** START Collected material **
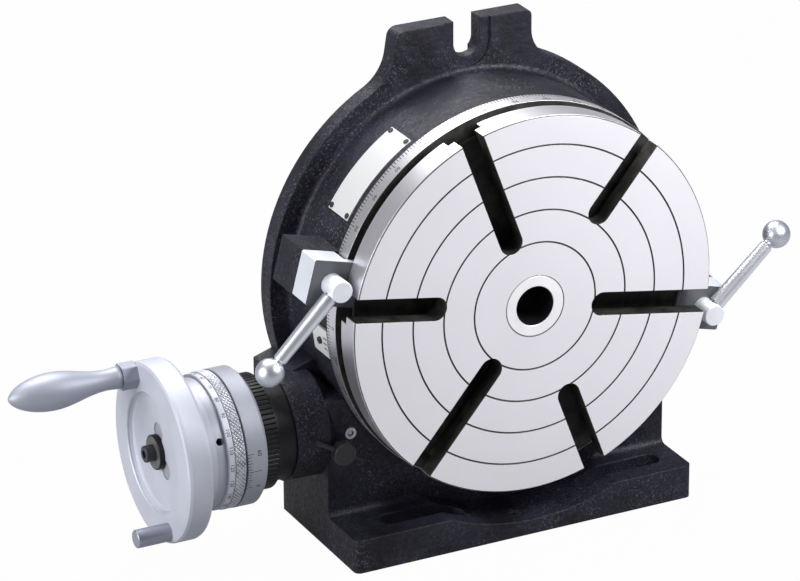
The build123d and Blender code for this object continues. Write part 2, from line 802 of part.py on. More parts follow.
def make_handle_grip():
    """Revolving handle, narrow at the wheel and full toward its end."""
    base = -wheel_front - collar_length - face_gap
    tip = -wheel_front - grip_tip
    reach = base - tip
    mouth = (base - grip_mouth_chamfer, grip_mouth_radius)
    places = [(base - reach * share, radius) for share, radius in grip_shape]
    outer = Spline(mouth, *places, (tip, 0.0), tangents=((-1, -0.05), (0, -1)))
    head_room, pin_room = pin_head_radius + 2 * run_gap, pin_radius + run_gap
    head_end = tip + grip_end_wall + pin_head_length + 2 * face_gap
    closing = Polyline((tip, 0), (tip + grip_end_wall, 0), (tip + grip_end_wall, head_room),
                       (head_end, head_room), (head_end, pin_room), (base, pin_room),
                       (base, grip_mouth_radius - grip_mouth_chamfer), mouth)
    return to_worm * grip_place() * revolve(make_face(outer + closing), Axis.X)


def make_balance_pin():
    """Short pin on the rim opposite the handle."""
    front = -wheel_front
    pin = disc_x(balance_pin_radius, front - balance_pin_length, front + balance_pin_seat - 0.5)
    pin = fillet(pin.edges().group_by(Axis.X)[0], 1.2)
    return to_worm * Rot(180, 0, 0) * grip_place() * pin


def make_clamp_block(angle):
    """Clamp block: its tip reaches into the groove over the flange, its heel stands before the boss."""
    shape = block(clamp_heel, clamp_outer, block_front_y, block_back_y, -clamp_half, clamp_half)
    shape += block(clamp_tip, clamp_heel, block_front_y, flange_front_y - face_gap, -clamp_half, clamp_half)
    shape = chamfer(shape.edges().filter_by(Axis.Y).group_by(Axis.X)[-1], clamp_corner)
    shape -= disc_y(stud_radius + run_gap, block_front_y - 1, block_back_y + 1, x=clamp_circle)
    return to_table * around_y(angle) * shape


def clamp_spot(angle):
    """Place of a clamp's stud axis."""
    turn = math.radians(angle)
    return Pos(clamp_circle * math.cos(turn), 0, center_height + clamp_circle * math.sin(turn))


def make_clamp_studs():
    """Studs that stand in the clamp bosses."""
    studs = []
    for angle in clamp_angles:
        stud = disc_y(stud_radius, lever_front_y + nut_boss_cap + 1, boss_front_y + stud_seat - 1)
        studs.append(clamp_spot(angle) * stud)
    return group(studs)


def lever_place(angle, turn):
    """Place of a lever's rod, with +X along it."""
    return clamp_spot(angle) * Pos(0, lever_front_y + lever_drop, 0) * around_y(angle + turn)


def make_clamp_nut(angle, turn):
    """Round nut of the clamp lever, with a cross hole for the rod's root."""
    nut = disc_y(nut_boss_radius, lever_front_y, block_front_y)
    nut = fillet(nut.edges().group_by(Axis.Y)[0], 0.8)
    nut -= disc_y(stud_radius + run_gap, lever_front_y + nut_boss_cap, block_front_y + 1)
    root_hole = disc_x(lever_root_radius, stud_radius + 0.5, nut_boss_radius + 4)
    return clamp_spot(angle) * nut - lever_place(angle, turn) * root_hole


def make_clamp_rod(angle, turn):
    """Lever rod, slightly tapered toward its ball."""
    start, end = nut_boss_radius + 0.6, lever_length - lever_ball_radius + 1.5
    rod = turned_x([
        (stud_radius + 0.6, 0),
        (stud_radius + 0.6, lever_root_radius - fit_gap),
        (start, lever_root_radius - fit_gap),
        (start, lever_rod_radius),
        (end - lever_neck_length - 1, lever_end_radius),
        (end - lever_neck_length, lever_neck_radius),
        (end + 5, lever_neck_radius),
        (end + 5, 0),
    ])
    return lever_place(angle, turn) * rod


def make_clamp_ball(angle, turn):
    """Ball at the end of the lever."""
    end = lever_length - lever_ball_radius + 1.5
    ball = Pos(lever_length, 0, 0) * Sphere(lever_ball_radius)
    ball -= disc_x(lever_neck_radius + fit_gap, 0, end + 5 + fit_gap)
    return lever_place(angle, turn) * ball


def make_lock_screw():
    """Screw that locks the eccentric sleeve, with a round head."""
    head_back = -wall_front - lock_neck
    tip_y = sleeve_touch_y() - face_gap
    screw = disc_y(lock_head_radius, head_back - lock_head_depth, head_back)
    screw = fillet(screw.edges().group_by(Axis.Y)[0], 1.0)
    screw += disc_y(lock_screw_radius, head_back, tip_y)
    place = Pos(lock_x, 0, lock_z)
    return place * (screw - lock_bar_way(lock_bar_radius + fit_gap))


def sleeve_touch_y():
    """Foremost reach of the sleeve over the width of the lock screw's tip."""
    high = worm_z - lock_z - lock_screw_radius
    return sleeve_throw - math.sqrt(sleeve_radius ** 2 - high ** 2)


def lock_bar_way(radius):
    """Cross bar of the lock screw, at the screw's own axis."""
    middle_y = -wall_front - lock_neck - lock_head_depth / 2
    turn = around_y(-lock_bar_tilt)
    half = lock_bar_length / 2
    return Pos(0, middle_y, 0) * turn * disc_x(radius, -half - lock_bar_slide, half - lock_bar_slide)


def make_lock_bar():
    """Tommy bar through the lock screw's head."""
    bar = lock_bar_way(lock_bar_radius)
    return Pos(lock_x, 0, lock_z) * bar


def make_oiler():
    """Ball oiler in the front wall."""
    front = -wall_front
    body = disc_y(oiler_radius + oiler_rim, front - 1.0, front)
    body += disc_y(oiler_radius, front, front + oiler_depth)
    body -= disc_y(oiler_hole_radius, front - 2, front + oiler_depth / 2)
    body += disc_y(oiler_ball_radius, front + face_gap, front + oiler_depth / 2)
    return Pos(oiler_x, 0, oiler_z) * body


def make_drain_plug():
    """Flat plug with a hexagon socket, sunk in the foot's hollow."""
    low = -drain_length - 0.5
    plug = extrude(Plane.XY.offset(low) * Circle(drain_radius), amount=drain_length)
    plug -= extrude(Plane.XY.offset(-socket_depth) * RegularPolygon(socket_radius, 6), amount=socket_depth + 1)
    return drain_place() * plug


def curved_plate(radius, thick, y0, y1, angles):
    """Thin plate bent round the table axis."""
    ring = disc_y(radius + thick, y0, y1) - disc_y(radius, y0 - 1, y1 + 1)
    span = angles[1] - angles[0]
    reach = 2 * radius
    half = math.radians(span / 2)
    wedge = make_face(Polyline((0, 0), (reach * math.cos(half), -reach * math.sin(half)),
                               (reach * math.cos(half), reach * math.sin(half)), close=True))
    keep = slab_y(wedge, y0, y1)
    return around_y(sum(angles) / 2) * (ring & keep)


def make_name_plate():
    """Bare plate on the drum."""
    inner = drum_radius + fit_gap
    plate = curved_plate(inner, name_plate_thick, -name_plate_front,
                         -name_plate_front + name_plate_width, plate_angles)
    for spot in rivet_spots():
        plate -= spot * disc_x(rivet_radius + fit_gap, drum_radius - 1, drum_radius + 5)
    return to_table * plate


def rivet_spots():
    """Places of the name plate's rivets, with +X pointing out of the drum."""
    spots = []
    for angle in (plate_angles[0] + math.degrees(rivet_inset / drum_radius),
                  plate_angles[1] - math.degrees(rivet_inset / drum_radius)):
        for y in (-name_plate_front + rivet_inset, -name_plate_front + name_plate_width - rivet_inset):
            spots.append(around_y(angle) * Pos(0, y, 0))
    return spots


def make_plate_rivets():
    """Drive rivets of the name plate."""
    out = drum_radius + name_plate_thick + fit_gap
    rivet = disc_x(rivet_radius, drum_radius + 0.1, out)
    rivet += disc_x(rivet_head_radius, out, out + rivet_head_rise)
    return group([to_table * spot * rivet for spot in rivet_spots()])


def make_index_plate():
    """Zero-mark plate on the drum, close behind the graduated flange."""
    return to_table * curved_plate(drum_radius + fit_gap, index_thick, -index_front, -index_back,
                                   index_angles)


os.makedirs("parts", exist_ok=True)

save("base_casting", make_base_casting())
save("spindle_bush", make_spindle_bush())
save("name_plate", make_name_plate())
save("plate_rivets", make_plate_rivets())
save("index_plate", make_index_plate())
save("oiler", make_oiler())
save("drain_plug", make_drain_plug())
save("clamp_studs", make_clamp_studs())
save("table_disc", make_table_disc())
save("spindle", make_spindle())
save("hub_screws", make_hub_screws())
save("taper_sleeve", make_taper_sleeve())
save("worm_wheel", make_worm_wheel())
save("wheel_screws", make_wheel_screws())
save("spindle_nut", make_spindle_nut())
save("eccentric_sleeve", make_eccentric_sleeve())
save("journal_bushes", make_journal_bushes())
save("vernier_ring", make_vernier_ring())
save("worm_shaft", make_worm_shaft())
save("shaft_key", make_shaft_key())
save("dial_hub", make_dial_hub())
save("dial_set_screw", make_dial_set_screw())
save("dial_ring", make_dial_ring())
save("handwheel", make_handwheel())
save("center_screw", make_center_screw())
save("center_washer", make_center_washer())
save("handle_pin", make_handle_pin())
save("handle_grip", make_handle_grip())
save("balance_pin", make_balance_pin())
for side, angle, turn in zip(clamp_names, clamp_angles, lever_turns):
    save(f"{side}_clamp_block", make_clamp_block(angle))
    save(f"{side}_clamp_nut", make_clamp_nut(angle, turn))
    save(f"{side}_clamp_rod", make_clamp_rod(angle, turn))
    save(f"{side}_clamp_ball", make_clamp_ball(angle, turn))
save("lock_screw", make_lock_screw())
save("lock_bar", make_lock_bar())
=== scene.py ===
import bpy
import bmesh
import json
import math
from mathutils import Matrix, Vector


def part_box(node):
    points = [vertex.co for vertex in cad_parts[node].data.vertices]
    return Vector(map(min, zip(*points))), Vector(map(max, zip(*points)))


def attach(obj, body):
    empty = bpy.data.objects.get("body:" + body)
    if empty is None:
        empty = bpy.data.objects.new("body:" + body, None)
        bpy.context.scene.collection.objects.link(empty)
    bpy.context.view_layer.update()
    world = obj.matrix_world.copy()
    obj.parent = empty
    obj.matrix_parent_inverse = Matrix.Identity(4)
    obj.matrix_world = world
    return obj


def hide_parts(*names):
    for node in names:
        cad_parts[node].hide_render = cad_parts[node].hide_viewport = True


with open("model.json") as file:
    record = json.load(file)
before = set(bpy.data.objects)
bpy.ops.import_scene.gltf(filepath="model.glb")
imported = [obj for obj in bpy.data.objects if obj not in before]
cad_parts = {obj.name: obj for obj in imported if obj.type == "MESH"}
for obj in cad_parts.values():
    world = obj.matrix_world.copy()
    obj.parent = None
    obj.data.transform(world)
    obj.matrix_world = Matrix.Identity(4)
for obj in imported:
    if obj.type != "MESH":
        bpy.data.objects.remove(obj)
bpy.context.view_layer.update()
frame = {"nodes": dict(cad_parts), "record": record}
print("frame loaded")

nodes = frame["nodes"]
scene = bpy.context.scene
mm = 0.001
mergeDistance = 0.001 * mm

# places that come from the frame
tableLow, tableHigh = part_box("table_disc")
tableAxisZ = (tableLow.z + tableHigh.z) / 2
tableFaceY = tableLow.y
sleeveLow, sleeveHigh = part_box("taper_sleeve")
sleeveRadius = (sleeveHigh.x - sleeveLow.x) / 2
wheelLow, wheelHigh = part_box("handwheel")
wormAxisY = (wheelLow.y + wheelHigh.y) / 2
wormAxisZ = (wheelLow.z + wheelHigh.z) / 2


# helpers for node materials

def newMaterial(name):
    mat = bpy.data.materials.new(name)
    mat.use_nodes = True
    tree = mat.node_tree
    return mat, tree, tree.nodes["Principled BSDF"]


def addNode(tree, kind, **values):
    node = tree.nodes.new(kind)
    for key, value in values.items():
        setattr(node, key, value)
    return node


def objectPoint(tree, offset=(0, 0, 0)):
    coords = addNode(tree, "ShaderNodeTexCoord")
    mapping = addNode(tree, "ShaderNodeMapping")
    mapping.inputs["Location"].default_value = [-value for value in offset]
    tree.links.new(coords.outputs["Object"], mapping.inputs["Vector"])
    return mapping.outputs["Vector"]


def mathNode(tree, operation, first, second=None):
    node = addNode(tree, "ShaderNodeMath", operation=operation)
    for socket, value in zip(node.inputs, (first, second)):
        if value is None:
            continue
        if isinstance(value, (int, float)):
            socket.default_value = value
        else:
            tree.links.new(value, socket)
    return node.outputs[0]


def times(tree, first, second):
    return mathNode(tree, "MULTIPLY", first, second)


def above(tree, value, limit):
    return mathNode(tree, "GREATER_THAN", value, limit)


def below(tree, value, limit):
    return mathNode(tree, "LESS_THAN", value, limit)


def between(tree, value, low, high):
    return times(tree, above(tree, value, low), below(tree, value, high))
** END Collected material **
> **Objective**: Write down again the exact lines running from the beginning of the data to the line containing "return to_worm * Rot(180, 0, 0)", with both ends included.

> **Answer to this task**:
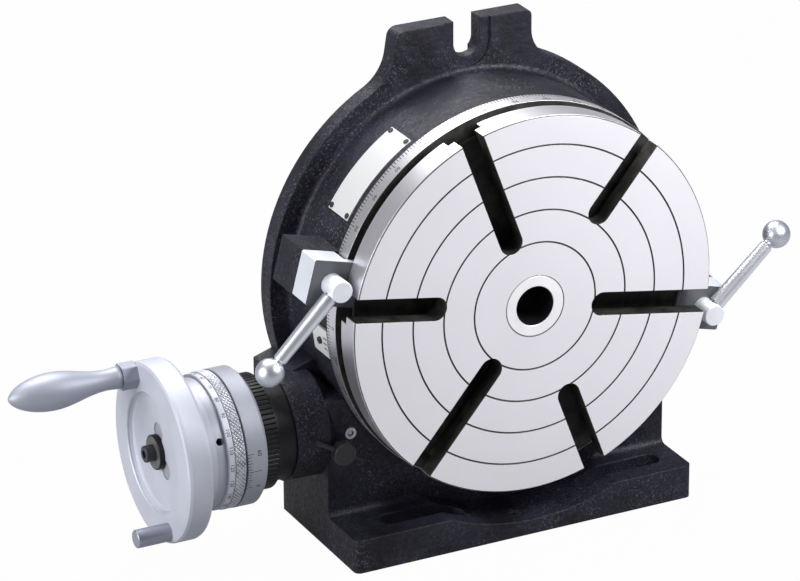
The build123d and Blender code for this object continues. Write part 2, from line 802 of part.py on. More parts follow.
def make_handle_grip():
    """Revolving handle, narrow at the wheel and full toward its end."""
    base = -wheel_front - collar_length - face_gap
    tip = -wheel_front - grip_tip
    reach = base - tip
    mouth = (base - grip_mouth_chamfer, grip_mouth_radius)
    places = [(base - reach * share, radius) for share, radius in grip_shape]
    outer = Spline(mouth, *places, (tip, 0.0), tangents=((-1, -0.05), (0, -1)))
    head_room, pin_room = pin_head_radius + 2 * run_gap, pin_radius + run_gap
    head_end = tip + grip_end_wall + pin_head_length + 2 * face_gap
    closing = Polyline((tip, 0), (tip + grip_end_wall, 0), (tip + grip_end_wall, head_room),
                       (head_end, head_room), (head_end, pin_room), (base, pin_room),
                       (base, grip_mouth_radius - grip_mouth_chamfer), mouth)
    return to_worm * grip_place() * revolve(make_face(outer + closing), Axis.X)


def make_balance_pin():
    """Short pin on the rim opposite the handle."""
    front = -wheel_front
    pin = disc_x(balance_pin_radius, front - balance_pin_length, front + balance_pin_seat - 0.5)
    pin = fillet(pin.edges().group_by(Axis.X)[0], 1.2)
    return to_worm * Rot(180, 0, 0) * grip_place() * pin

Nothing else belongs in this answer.